Вера «убогой» и «простой» женщины не лишена цельности, и именно такую веру обретал Вийон, когда думал о матери; а могло быть и так, что о матери он вспоминал, когда обретал веру. Она, эта вера, отличалась от веры, изложенной языком теологических доктрин, причем поэт не усматривал никакого греха в том, чтобы говорить о Деве как о ровне Святой Троицы.
Итак, да славятся вовеки
Отец, и Сын, и Дух святой,
И Та, в которой человеки
Залог спасенья видят свой [14] .
Вийон слишком часто видел изображение увенчания Владычицы небес на левом портале Собора Парижской Богоматери, на протяжении уже трех веков являвшегося излюбленной темой художников и скульпторов, а также особенно часто в XV веке ее использовали на фронтисписах для часослова, так что поэт, естественно, всегда хранил этот образ в памяти. Христос возлагает золотую корону на голову своей Матери, но так, что в жесте подчеркивается их равенство. Сын Божий и та, которую тогда уже начали называть Матерью Божией, сидят рядом на одном троне. Равенство подчеркивается еще и тем, что скульптор представил увенчание не в виде торжественной церемонии, а как нечто сугубо интимное, семейное.
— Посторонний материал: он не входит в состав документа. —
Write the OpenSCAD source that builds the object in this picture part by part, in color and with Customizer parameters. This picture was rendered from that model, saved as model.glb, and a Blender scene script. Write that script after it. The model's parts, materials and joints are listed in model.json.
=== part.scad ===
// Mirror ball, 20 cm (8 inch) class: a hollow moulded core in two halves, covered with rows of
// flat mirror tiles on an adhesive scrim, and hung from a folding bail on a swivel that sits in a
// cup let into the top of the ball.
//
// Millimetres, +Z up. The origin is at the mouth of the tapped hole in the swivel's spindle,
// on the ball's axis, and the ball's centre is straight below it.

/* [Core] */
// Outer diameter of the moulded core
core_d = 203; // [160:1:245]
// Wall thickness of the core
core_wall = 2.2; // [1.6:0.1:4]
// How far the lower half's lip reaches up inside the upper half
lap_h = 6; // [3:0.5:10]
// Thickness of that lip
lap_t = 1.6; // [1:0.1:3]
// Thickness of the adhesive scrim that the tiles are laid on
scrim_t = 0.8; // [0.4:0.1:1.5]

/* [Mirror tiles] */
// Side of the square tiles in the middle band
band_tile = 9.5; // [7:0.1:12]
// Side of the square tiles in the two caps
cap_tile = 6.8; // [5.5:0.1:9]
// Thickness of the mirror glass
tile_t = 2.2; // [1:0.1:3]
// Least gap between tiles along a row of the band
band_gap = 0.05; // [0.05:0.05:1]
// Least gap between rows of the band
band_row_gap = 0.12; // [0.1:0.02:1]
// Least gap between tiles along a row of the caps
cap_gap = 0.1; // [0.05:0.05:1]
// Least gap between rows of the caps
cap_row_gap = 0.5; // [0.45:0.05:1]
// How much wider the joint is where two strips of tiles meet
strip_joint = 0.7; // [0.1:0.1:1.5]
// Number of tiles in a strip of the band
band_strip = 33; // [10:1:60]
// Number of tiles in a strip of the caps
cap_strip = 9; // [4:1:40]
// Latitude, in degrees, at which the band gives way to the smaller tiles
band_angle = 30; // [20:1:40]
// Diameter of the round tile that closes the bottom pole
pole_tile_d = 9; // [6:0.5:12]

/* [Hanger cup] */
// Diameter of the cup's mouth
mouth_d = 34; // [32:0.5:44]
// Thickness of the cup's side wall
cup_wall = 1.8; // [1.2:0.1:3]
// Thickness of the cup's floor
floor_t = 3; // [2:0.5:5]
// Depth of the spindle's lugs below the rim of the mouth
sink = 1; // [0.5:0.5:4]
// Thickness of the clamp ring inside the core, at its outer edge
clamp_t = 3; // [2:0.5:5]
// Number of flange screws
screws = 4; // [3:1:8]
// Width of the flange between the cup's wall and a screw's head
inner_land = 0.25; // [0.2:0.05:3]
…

Скорее всего, поэту не было известно, что один из художников герцога Бургундского Иоанна Бесстрашного не побоялся изобразить Богоматерь на самом верху иерархической пирамиды вечных ценностей. Однако он, конечно же, никак не мог забыть те «Чудеса Богоматери», которые столь часто инсценировались в Париже и где Дева в некоторых эпизодах представала столь женственной, столь по-матерински ласковой, а в других эпизодах, как бы полностью забывая свою роль – весьма скромную, если ориентироваться на ортодоксальную теологию, – вдруг начинала судить и рядить. Дева записанного приблизительно в 1450 году Жаном Мьело текста «Чудес» говорит, обращаясь к Богу: «Я хочу!» Вот почему, вспоминая о «снегах былых времен», Вийон уважительно назвал Марию «самодержавной Девой».
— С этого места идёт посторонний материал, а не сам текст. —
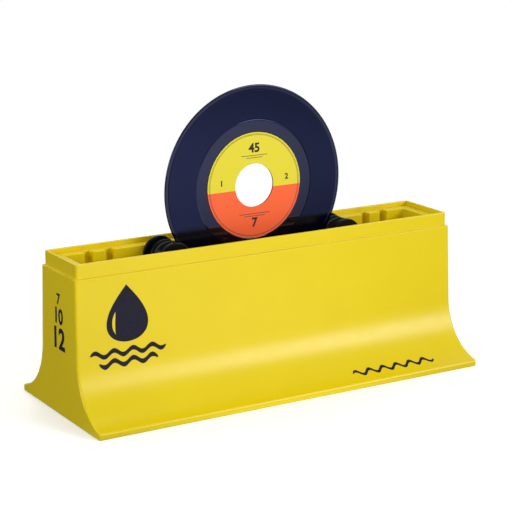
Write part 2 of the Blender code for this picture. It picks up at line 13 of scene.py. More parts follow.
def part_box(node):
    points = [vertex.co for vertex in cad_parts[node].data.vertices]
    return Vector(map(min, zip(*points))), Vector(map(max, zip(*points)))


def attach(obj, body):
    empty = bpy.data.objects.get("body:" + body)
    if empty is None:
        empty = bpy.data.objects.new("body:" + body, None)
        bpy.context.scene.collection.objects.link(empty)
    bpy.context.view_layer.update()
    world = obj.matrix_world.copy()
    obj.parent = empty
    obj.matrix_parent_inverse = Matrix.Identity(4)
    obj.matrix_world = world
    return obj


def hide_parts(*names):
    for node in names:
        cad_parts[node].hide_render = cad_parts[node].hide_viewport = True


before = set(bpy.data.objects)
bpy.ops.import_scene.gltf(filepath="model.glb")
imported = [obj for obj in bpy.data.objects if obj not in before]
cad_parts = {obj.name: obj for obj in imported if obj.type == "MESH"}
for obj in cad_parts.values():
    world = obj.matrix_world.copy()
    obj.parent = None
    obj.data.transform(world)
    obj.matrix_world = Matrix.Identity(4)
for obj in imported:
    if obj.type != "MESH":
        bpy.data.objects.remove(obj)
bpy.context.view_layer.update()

MM = 0.001
QUARTER = math.pi / 2
WHITE = (1.0, 1.0, 1.0)
WELD = 0.002 * MM  # points nearer than this are one
NOISE_RANGE = (0.3, 0.7)  # where most of a noise texture's values lie
log = logging.getLogger("record_washer")

Pair = tuple[float, float]
Colour = tuple[float, float, float]
Place = tuple[float, float, float]
Quad = tuple[float, float, float, float]
Figure = tuple[str, float, float, float]  # plain number, X and Z of its middle, height
Placer = Callable[[float, float, float], Vector]  # puts a flat point and a lift on a surface
Socket = bpy.types.NodeSocket
Material = bpy.types.Material
Mesh = bpy.types.Mesh
Piece = bpy.types.Object
BMesh = bmesh.types.BMesh


class Side(Enum):
    """The two sides of the record's plane; the value is the sign of Y."""

    FRONT = -1
    REAR = 1


class End(Enum):
    """The two ends of the basin; the value is the sign of X."""

    LEFT = -1
    RIGHT = 1


# Node trees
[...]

Образ получился несколько противоречивым. Однако вера поэта не была противоречивой. На небесах Богоматерь выглядела владычицей, а на земле матерью. Она была человеческим лицом божественного всемогущества. И в средневековых легендах все ее поступки отмечены печатью доброты. Она врачевала раны, поднимала дух, осушала слезы. А главное, она спасала грешников. Неизменный успех «Чудес», обнаружившийся впервые еще в XII веке, красноречиво это подтверждает: Дева судит лишь для того, чтобы спасать. Отказывается она вмешиваться, не препятствует божьей каре лишь в тех случаях, когда речь идет об измене, клевете, гонении, о преступлениях против справедливости, верности, честного слова. Можно сказать, что ее этика почти совпадала с этикой героических рыцарских поэм.
Двойное обличье Марии – царственная Дева и Дева-мать – в конечном счете делало ее оплотом против врага. Кроме земных человеческих несчастий существует еще вечное несчастье: ад. И вот Дева отстаивала у ада души, увлекаемые туда грехами. И в суде своего сына она всегда побеждала. Ведь она – человеческое лицо надежды.
Некий насмешник, сочинявший стихи для одного парижского религиозного братства, репертуар которого, к счастью, сохранился, не без фамильярности высказал мысль, что Бог не осмеливался прекословить матери.